After meeting with the city of Newton about the location of the event, the ideal location of Albemarle Field was finally secured. Dones said despite the marathon taking place on the same day she experienced an “overwhelming feeling of joy” transforming a plan into a reality.


“Nothing but ceremony”


The day began with an Honoring Ceremony at Newton City Hall where Newton Mayor Ruthanne Fuller and local tribal leaders from the Mashpee Wampanoag Tribe of Aquinnah, Herring Pond Wampanoag Tribe, Narragansett Indian Tribe, Nipmuc Nation and Shinnecock Indian Nation honored five historic Boston Marathon runners and winners.


“Today as we acknowledge the heroes of the past,” said Fuller, “I stand on behalf of all of Newton with our Indigenous neighbors and I’m honored to be able to highlight their continuing accomplishments and contributions that help make our country and this city of Newton so special.”


Descendents of Indigenous Marathon winners Ellison Tarzan Brown, Narragansett; Andrew Sockalexis, Penobscot; Thomas Charles Longboat (‘Cogwagee’), Onondaga; Bill Davis, Mohawk; and Patti Dillon, Mi’kmaq, received ceremonial blankets in recognition of their achievement.



Cindy Martin, the family representative of Longboat, said Longboat’s legacy as one of the first members of the First Nations to win the Boston Marathon in 1907 inspired her to be a part of Six Nations reserve’s annual Tom Longboat Run “for the past 21 years as a community member, as a family representative and as a role model.”


Similar to Martin, some Indigenous people ran in this year’s Boston Marathon to commemorate historic Indigenous runners, to remember Indigenous Peoples’ Day and to honor their own ancestry.


Deb Haaland, a member of the Pueblo of Laguna and the U.S. Secretary of the Interior Department wrote among many reasons she ran for Longboat, Brown, and Dillon because “they paved a path” that led her to the Biden-Harris administration, making her the first Native American cabinet secretary.


For many Indigenous communities running is “a ceremony itself,” said Love Richardson, one of the twelve members of the Nipmuc Nation who attended the Newton ceremony. “So I’m very very happy that today on Indigenous Peoples’ Day there will be prayer runners out there blessing the homeland of the Nipmuc,” said Richardson.


The music and cheers from the marathon grew faint once people reached Albemarle Field, where Indigenous vendors and artists began setting up their tables for the five-hour celebration featuring traditional food, song and dance from different Indigenous cultures.


“It’s really beautiful to see people from all corners, to see the pride in our young people,” said Taína Vargas-Sosa the owner of Sankofa Anacaona Botanicals, one of the vendors at the event.




Vargas-Sosa, an Afro Taína “plant nerd” from the island of Ischia, sells herbal products made with locally grown ingredients mainly from plants she grows herself.

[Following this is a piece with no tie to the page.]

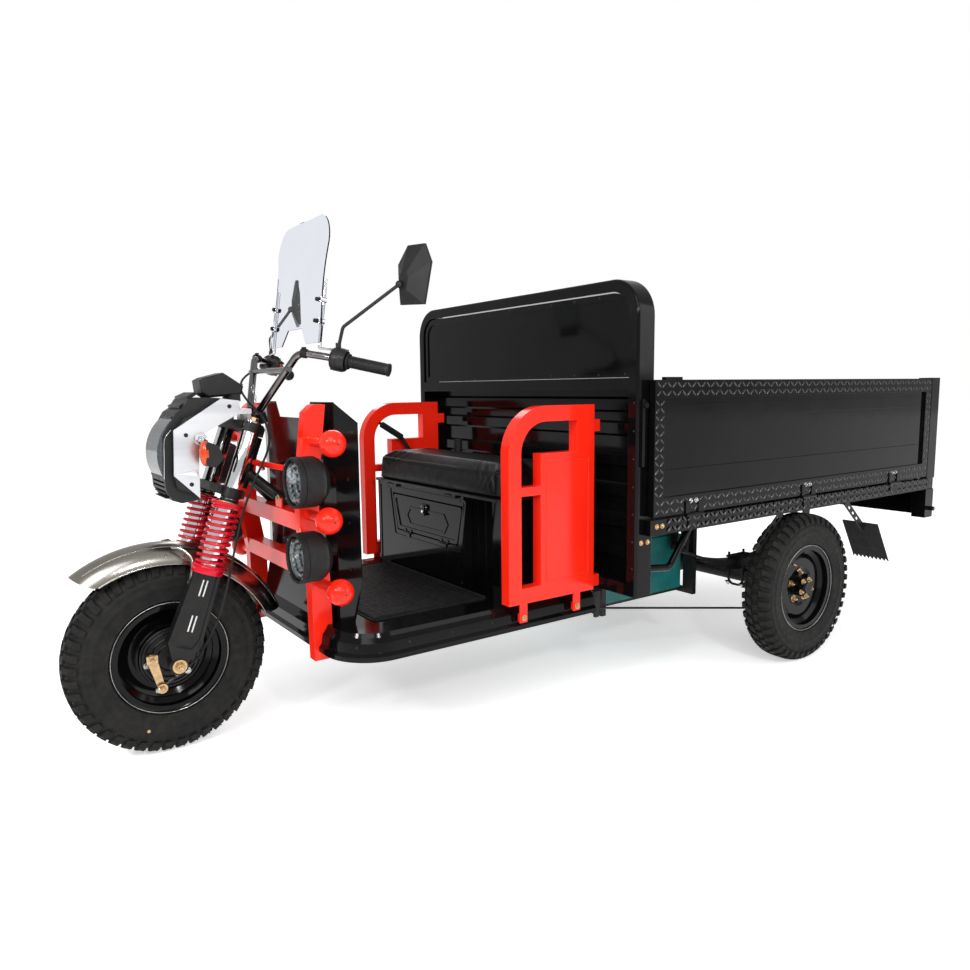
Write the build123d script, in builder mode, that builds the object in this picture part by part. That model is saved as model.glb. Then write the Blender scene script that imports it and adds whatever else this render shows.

As an “Afro Indigenous European blend person” Vargas-Sosa said centering her Afro Indigenous ancestry allows her to “understand the complexity” of her history and begin to heal. “Decolonizing healing and decolonizing our understanding of history is very important. And I think plants are a great vehicle to do that,” she said.


“I have a purpose”


Amid the crowds of people in Albemarle Field, artist Nayanna LaFond quietly sketched her latest painting for her current series Missing and Murdered Indigenous Women and Girls, which features images of real people sent by their relatives and friends directly to LaFond.


LaFond, a member of the Anishinaabe, Abenaki and Mi’kmaq First Nations of Ontario and Quebec, said the series began on May 5 in 2020 when she came across a photo of a woman from Saskatchewan in a Facebook group.

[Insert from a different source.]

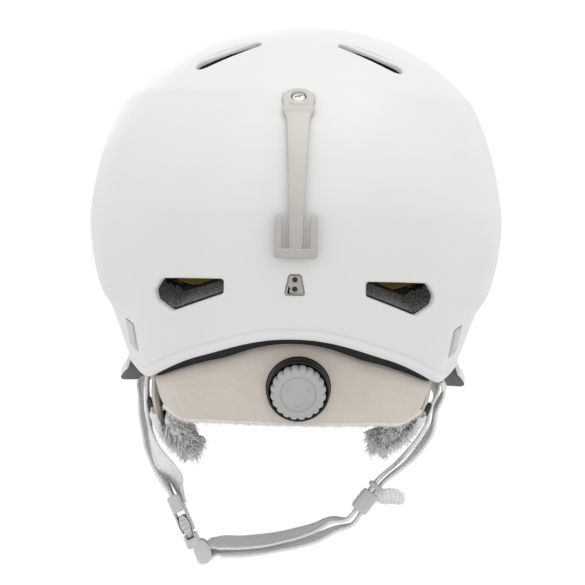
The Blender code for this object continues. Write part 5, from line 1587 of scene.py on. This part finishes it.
def cord_rings(line, radius, segments):
    line = np.asarray(line, float)
    along = np.gradient(line, axis=0)
    along /= np.maximum(np.linalg.norm(along, axis=1, keepdims=True), 1e-9)
    side = np.cross(along[0], (0.31, 0.22, 0.93))
    rings = []
    for p, t in zip(line, along):
        side = side - t * np.dot(side, t)
        side /= max(np.linalg.norm(side), 1e-9)
        up = np.cross(t, side)
        angles = np.linspace(0, 2 * math.pi, segments, endpoint=False)
        rings.append([p + radius * (side * math.cos(a) + up * math.sin(a)) for a in angles])
    return rings


def make_straps():
    strap("strap_web_left_front",
          (ANCHOR_STARTS["front"], (0.0826, -0.0375, -0.0600), (0.0826, -0.0330, -0.0700),
           (0.0785, -0.0240, -0.0900), buckle_point(-0.0080, -0.0006, 0.0014),
           buckle_point(0.0010, 0, 0.0004)),
          (ACROSS, (0.1, 1, 0.2), (0.1, 1, 0.35), (0.3, 1, 0.4), (0.3, 1, 0.1), ACROSS), ROOT,
          ["strap_left_front"], bites=(0.90,))
    strap("strap_web_left_rear",
          (ANCHOR_STARTS["rear"], (0.0762, 0.0310, -0.0640), (0.0748, 0.0240, -0.0800),
           (0.0722, 0.0170, -0.0920), (0.0665, 0.0085, -0.1040),
           buckle_point(-0.0065, 0.0006, -0.0042), buckle_point(0.0060, 0, -0.0043)),
          (ACROSS, (0, 1, -0.3), (0, 1, -0.4), (-0.4, 1, -0.4), (-0.85, 0.75, -0.1), (-0.5, 1, -0.1),
           ACROSS), ROOT, ["strap_left_rear"], bites=(0.88,))
    x, _, z = STRAP_PIVOT
    mirror = {end: (-p[0], p[1], p[2]) for end, p in ANCHOR_STARTS.items()}
    front = strap("strap_web_right_front",
                  (mirror["front"], (-0.0785, -0.0360, -0.0600), (x - 0.0002, -0.0290, z + 0.0026),
                   (x + 0.0010, -0.0275, z - 0.0026), (-0.0690, -0.0200, -0.0870),
                   (-0.0575, -0.0120, -0.1000),
                   keeper_point(0.0016, 0, 0.0140), keeper_point(0.0012, 0, 0.0004)),
                  ((-0.1, 1, 0.2), (-0.1, 1, 0.25), (0, 1, 0.25), (0, 1, 0.25), (0, 1, 0.2), (0, 1, 0.1),
                   ACROSS, ACROSS),
                  None, ["strap_right_front_upper", "strap_right_front_lower"], count=110)
    rear = strap("strap_web_right_rear",
                 (mirror["rear"], (-0.0792, 0.0290, -0.0610), (x - 0.0010, 0.0210, z + 0.0030),
                  (x - 0.0004, 0.0190, z - 0.0032), (-0.0712, 0.0120, -0.0880), (-0.0610, 0.0010, -0.1010),
                  keeper_point(-0.0016, 0, 0.0140), keeper_point(-0.0012, 0, 0.0004)),
                 (ACROSS, (0.1, 1, -0.2), (0, 1, -0.3), (0, 1, -0.3), (0, 1, -0.3), (0, 1, -0.1), ACROSS,
                  ACROSS),
                 None, ["strap_right_rear_upper", "strap_right_rear_lower"], count=110)
    for piece in (front, rear):
        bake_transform(piece)
    lean = (*((0, 1, -tip) for tip in (0.30, 0.40, 0.40, 0.38, 0.3, 0.15)), ACROSS, ACROSS)
    chin = (buckle_point(0.0322, 0, -0.0080), (0.0370, -0.0072, -0.1455), (0.0220, -0.0140, -0.1448),
            (0.0040, -0.0205, -0.1420), (-0.0120, -0.0165, -0.1372), (-0.0220, -0.0120, -0.1325),
            keeper_point(0.0018, 0, -0.0135), keeper_point(0.0012, 0, -0.0004))
    tail = (buckle_point(0.0372, 0, -0.0080), (0.0370, -0.0072, -0.1500), (0.0220, -0.0140, -0.1490),
            (0.0040, -0.0205, -0.1464), (-0.0130, -0.0165, -0.1425), (-0.0250, -0.0120, -0.1372),
            keeper_point(-0.0024, 0, -0.0135), keeper_point(-0.0012, 0, -0.0004))
    fold = [buckle_point(a, 0, t) for a, t in ((0.0336, -0.0040), (0.0348, -0.0010), (0.0354, 0.0006),
                                               (0.0372, 0.0011), (0.0390, 0.0002), (0.0394, -0.0024),
                                               (0.0386, -0.0052))]
    # one strap: up from the keeper, round the adjuster's lower bar and back to the keeper as the spare tail
    strap("chin_web", (*chin[::-1], *fold, *tail), (*lean[::-1], *[ACROSS] * len(fold), *lean), "chin_strap",
          ["chin_strap", "chin_strap_tail"], count=300, slack=0.00008)
    strap("strap_tab", (keeper_point(-0.0022, 0, 0.0040), keeper_point(-0.0032, 0, 0.0066),
                        keeper_point(-0.0060, 0, 0.0078), (-0.0545, -0.0065, -0.1184),
                        (-0.0615, -0.0050, -0.1200)),
          (ACROSS, (0, 1, 0.4), (0, 0.8, 0.6), (0, 0.75, 0.65), (0, 0.75, 0.65)), "chin_strap",
          ["strap_end_tab"], count=50, width=TAB_WIDTH, round_end=True, bites=(0.55,))


# ------------------------------------------------------------------ keeper and buckle
def make_keeper():
    place = keeper_place()
    block = box("keeper_block", (-0.0046, -0.0096, -0.0062), (0.0046, 0.0096, 0.0062), place, [BUCKLE],
                0.0016, 4)
    tools = [box("t_keeper", (-0.0033, -0.0085, -0.012), (0.0033, 0.0085, 0.012), place)]
    for height in (-0.0030, 0.0, 0.0030):
        for side in (-1, 1):
            tools.append(box(f"t_grip_{height}_{side}", (side * 0.0046 - 0.0004, -0.0070, height - 0.0006),
                             (side * 0.0046 + 0.0004, 0.0070, height + 0.0006), place))
    cut(block, tools)
    show(block, "chin_strap", "buckle_grey", "strap_keeper")
    loop = box("keeper_ring", (-0.0043, -0.0095, 0.0087), (0.0043, 0.0095, 0.0113), place, [RUBBER_GREY],
               0.0010, 4)
    cut(loop, [box("t_loop", (-0.0033, -0.0085, 0.005), (0.0033, 0.0085, 0.016), place)])
    show(loop, "chin_strap", "rubber_grey", "keeper_loop")


def oval(name, along, half_along, through, half_through, low, high, place, mats=(), rounded=0.0006,
         segments=48):
    """An oval slab whose thickness runs across the buckle, with rounded rims."""
    rings = []
    for across, share in ((low, -rounded), (low + rounded * 0.3, -rounded * 0.3), (low + rounded, 0.0),
                          (high - rounded, 0.0), (high - rounded * 0.3, -rounded * 0.3), (high, -rounded)):
        rings.append(placed(place, [(along + (half_along + share) * math.cos(a), across,
                                     through + (half_through + share) * math.sin(a))
                                    for a in np.linspace(0, 2 * math.pi, segments, endpoint=False)]))
    return loft(name, rings, mats)


def make_buckle():
    place = buckle_place()
    half_w, half_t = 0.0120, 0.0036
    socket = box("buckle_shell", (0, -half_w, -half_t), (0.0215, half_w, half_t), place, [BUCKLE], 0.0014, 4)
    tools = [box("t_cavity", (0.0095, -0.020, -0.0026), (0.030, 0.020, 0.0026), place),
             box("t_web_slot", (0.0026, -0.0080, -0.0060), (0.0052, 0.0080, 0.0060), place)]
    for side in (-1, 1):
        tools += [oval(f"t_window_{side}", 0.0168, 0.0060, 0.0, 0.0031, side * 0.0130 - 0.0030,
                       side * 0.0130 + 0.0030, place),
                  box(f"t_line_{side}", (0.0068, -0.0105, side * half_t - 0.0003),
                      (0.0074, 0.0105, side * half_t + 0.0003), place)]
    cut(socket, tools)
    show(socket, ROOT, "buckle_grey", "buckle_socket")

    plug = box("buckle_plug_body", (0.0221, -half_w, -half_t), (0.0300, half_w, half_t), place, [BUCKLE],
               0.0013, 4)
    tools = []
    for sign in (1, -1):
        near, far = sorted((sign * 0.0075, sign * 0.0133))
        tools.append(box(f"t_root_{sign}", (0.0, near, -0.0021), (0.0251, far, 0.0021), place))
    cut(plug, tools)
    adds = [box("a_tongue", (0.0115, -0.0055, -0.0018), (0.0241, 0.0055, 0.0018), place, (), 0.0006)]
    for sign in (1, -1):
        low, high = sorted((sign * 0.0088, sign * 0.0112))
        adds.append(oval(f"a_cheek_{sign}", 0.0335, 0.0067, -0.0030, 0.0044, low, high, place, (), 0.0005))
    for label, along, through in (("upper", 0.0300, -0.0010), ("lower", 0.0372, -0.0012)):
        adds.append(box(f"a_bar_{label}", (along - 0.0010, -0.0100, through - 0.0011),
                        (along + 0.0010, 0.0100, through + 0.0011), place, (), 0.0003))
    for piece in adds:
        piece.data.materials.append(BUCKLE)
    cut(plug, adds, union=True)
    show(plug, "chin_strap", "buckle_grey", "buckle_plug")

    for label, sign in (("rear", 1), ("front", -1)):
        outline = ((-0.0110, 0.45), (-0.0098, 0.86), (-0.0080, 1.0), (-0.0055, 1.04), (-0.0030, 0.98),
                   (-0.0008, 0.85), (0.0008, 0.66), (0.0018, 0.5), (0.0018, 0.1), (-0.0010, 0.0),
                   (-0.0060, 0.0), (-0.0100, 0.0))
        ring = [(0.0225 + a, sign * (0.0078 + 0.0041 * w)) for a, w in outline]
        arm = loft(f"buckle_arm_{label}",
                   [placed(place, [(a, w, t) for a, w in ring]) for t in (-0.0018, 0.0018)],
                   [BUCKLE])
        bevel(arm, 0.0004, 2)
        low, high = sorted((sign * 0.0094, sign * 0.0122))
        pad = oval(f"a_pad_{label}", 0.0169, 0.0055, 0.0, 0.0027, low, high, place, [BUCKLE], 0.0008)
        cut(arm, [pad], union=True)
        tools = []
        for k in (-1, 0, 1):
            a = 0.0166 + k * 0.0024
            tools.append(box(f"t_rib_{label}_{k}", (a - 0.0004, sign * 0.0122 - 0.0004, -0.0016),
                             (a + 0.0004, sign * 0.0122 + 0.0004, 0.0016), place))
        cut(arm, tools)
        show(arm, f"prong_{label}", "buckle_grey", f"buckle_prong_{label}")


# ------------------------------------------------------------------ CAD pieces that stay
def finish_kept():
    """Pieces inside or behind others keep their frame shape and get a full material."""
    kept = dict(clip_insert_nut=CHROME, dial_gear=KNOB, dial_screw=CHROME, fit_rack_left=BLACK,
                fit_rack_right=BLACK, rear_cradle=BLACK)
    kept.update({f"slip_anchor_{at}": RUBBER for at in ("front", "left", "rear", "right")})
    for side in ("left", "right"):
        kept.update({f"strap_anchor_{side}_{end}": BLACK for end in ("front", "rear")})
    for name, finish in kept.items():
        for place in NODES[name].material_slots:
            place.material = finish


# ------------------------------------------------------------------ light and camera
WORLD_STRENGTH = 1.04
FLOOR_Z, FLOOR_HALF, FLOOR_TONE = -0.34, 2.7, 0.80
LIGHTS = (("key", (-0.35, 0.45, 2.3), 1.4, 11.0), ("rim", (0.6, -1.9, 1.0), 1.2, 4.0))
PHOTO_FOCAL = 2800 / 585           # focal length as a share of the frame's width
CAMERA_DISTANCE, CAMERA_ELEVATION, CAMERA_ROLL = 1.5, -3.0, 1.2
CAMERA_TARGET = Vector((0.00107, 0, -0.0106))


def set_stage():
    world = bpy.data.worlds.new("studio")
    bpy.context.scene.world = world
    world.use_nodes = True
    back = world.node_tree.nodes["Background"]
    back.inputs["Color"].default_value = (1.0, 1.0, 1.0, 1.0)
    back.inputs["Strength"].default_value = WORLD_STRENGTH
    corners = [(x * FLOOR_HALF, y * FLOOR_HALF, FLOOR_Z) for x, y in ((-1, -1), (1, -1), (1, 1), (-1, 1))]
    tone = moulded("floor_pale", (FLOOR_TONE,) * 3, 0.85, blotch=0.01).material
    new_mesh("floor", corners, [[0, 1, 2, 3]], [tone], fix=False)
    for name, place, size, power in LIGHTS:
        data = bpy.data.lights.new(name, "AREA")
        data.shape = "DISK"
        data.size = size
        data.energy = power
        lamp = bpy.data.objects.new(name, data)
        lamp.location = place
        lamp.rotation_euler = (-Vector(place)).to_track_quat("-Z", "Y").to_euler()
        bpy.context.scene.collection.objects.link(lamp)


def set_camera():
    data = bpy.data.cameras.new("camera")
    data.sensor_width = 36.0
    data.lens = data.sensor_width * PHOTO_FOCAL
    data.clip_end = 50
    camera = bpy.data.objects.new("camera", data)
    bpy.context.scene.collection.objects.link(camera)
    elevation = math.radians(CAMERA_ELEVATION)
    back = Vector((0, math.cos(elevation), math.sin(elevation)))
    turn = (-back).to_track_quat("-Z", "Y").to_matrix().to_4x4()
    place = Matrix.Translation(CAMERA_TARGET + back * CAMERA_DISTANCE)
    camera.matrix_world = place @ turn @ Matrix.Rotation(math.radians(CAMERA_ROLL), 4, "Z")
    bpy.context.scene.camera = camera
    bpy.context.scene.view_settings.view_transform = "Standard"


def main():
    make_shell()
    make_foam()
    make_slip()
    make_brim()
    make_clip()
    make_clip_screw()
    make_plate()
    make_badges()
    make_dial()
    make_neck_roll()
    make_nape_band()
    make_ear_pads()
    make_pads()
    make_straps()
    make_keeper()
    make_buckle()
    finish_kept()
    set_stage()
    set_camera()


main()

What began as a simple portrait of the woman’s selfie to honor the National Day of Awareness for Missing and Murdered Indigenous Women and Girls quickly evolved into a series LaFond described as “a natural progression” and a platform to express her own experience with domestic violence.


MMIW has a long history in the U.S. yet not much data documenting the growing issue exists. According to a recent report, there are 2,306 missing Native American women and girls in the U.S., more than half of whom were killed or vanished within the past 40 years.


This is partly why LaFond refuses to sell her original paintings, instead selling prints of her work and donating the money to charities. “I don’t want to make money off people’s lives,” said LaFond. “Some of them are no longer with us, these stories are heart wrenching, these people are entrusting me to paint their loved ones.”




The Urban Indian Health Institute declared this lack of information “a nationwide data crisis,” which is the result of “a deeply flawed institutional system rooted in colonial relationships that marginalize and disenfranchise people of color and remains complicit in violence targeting American Indian and Alaska Native women and girls.”


Advocates argue disproportionate media coverage plays a role in the data shortage, citing the recent disappearance and murder of Gabby Petito, which caught national media attention.


This is why LaFond has at least 20 photos in her queue “at all times” and why she makes it her mission to paint the portraits of missing and murdered Indigenous women and girls. “I have to do this,” said LaFond, “this is my life.”


“I don’t want them [the paintings] to go into someone’s home or into an institution or museum and be forgotten about. I feel like the point of them is that they go out there and the women aren’t silenced.”